Plants terrestrial, small to medium-sized. Rhizomes long creeping, erect, or shortly creeping with ascending apex, clothed with brown lanceolate or linear scales. Fronds distant or caespitose; stipe usually stramineous, long, with sparse scales at base, upper part glabrate, grooved adaxially, groove open to rachis groove; lamina pinnate, oblong-lanceolate, ovate-oblong, or deltoid-ovate; pinnae pinnatifid at apex or terminal pinna similar to lateral pinnae; basal pinnae opposite or subopposite, shortly stalked; upper pinnae alternate, falcate or ascending, lanceolate, margin shallowly lobed, segments toothed, acuminate.
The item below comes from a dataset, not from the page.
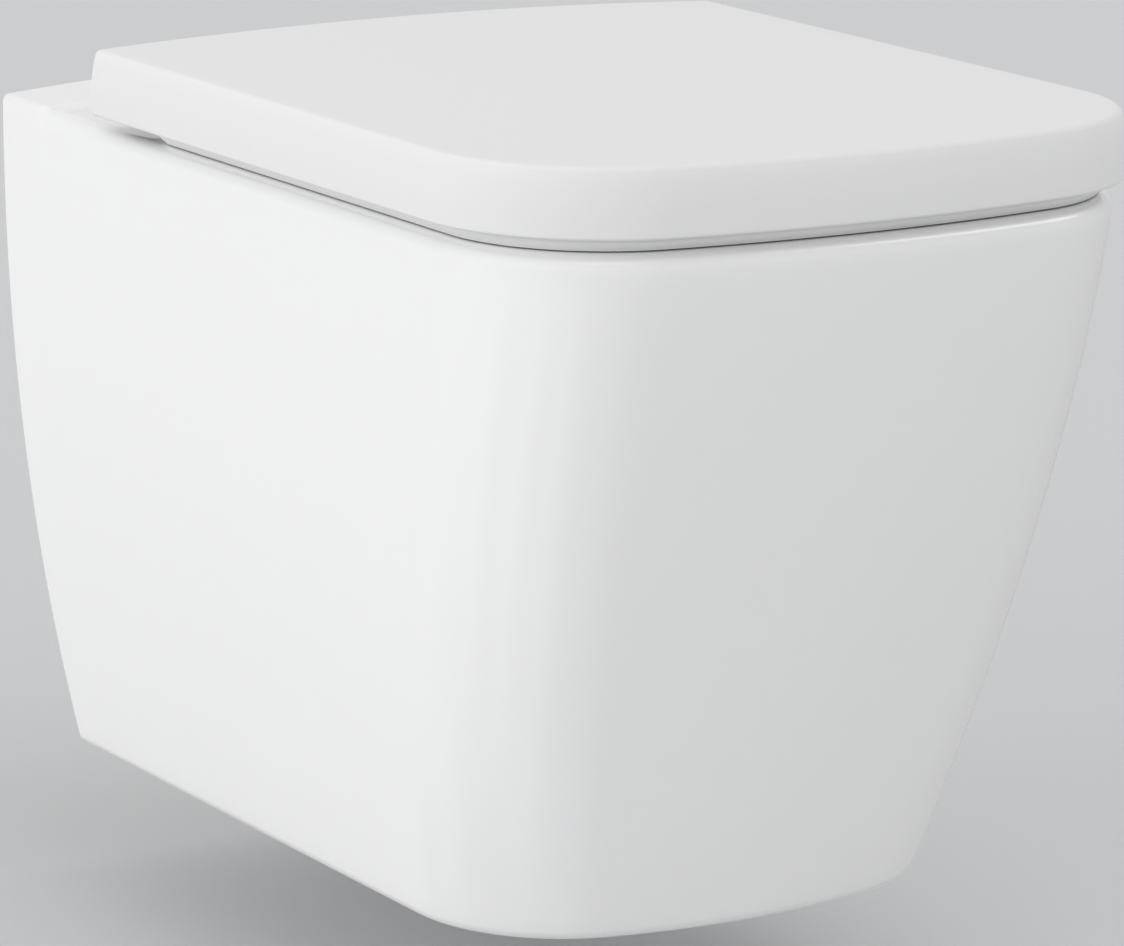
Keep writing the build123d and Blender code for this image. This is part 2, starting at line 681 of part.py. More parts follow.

Veins pinnate, lateral veins 3-5 pairs, simple or occasionally forked, free or connected to form 1 or 2 pairs of rhomboid areoles. Lamina papery when dried, glabrate adaxially, costae and midribs abaxially with brown linear-lanceolate small scales and short pale hairs. Sori orbicular, medial or subbasal on veins; indusia small, orbicular-reniform, membranous, ciliate at margin, fugacious. Spores bilateral, perispore surface with lophate ridges. x = 40.

A recent molecular and systematic study shows that Anisocampium includes Kuniwatsukia and Athyrium niponicum and is basal in the Athyrium complex (Liu et al. Taxon 60: 824-828. 2011).

Four species: tropical and subtropical regions of SE Asia and temperate areas of E Asia; four species in China.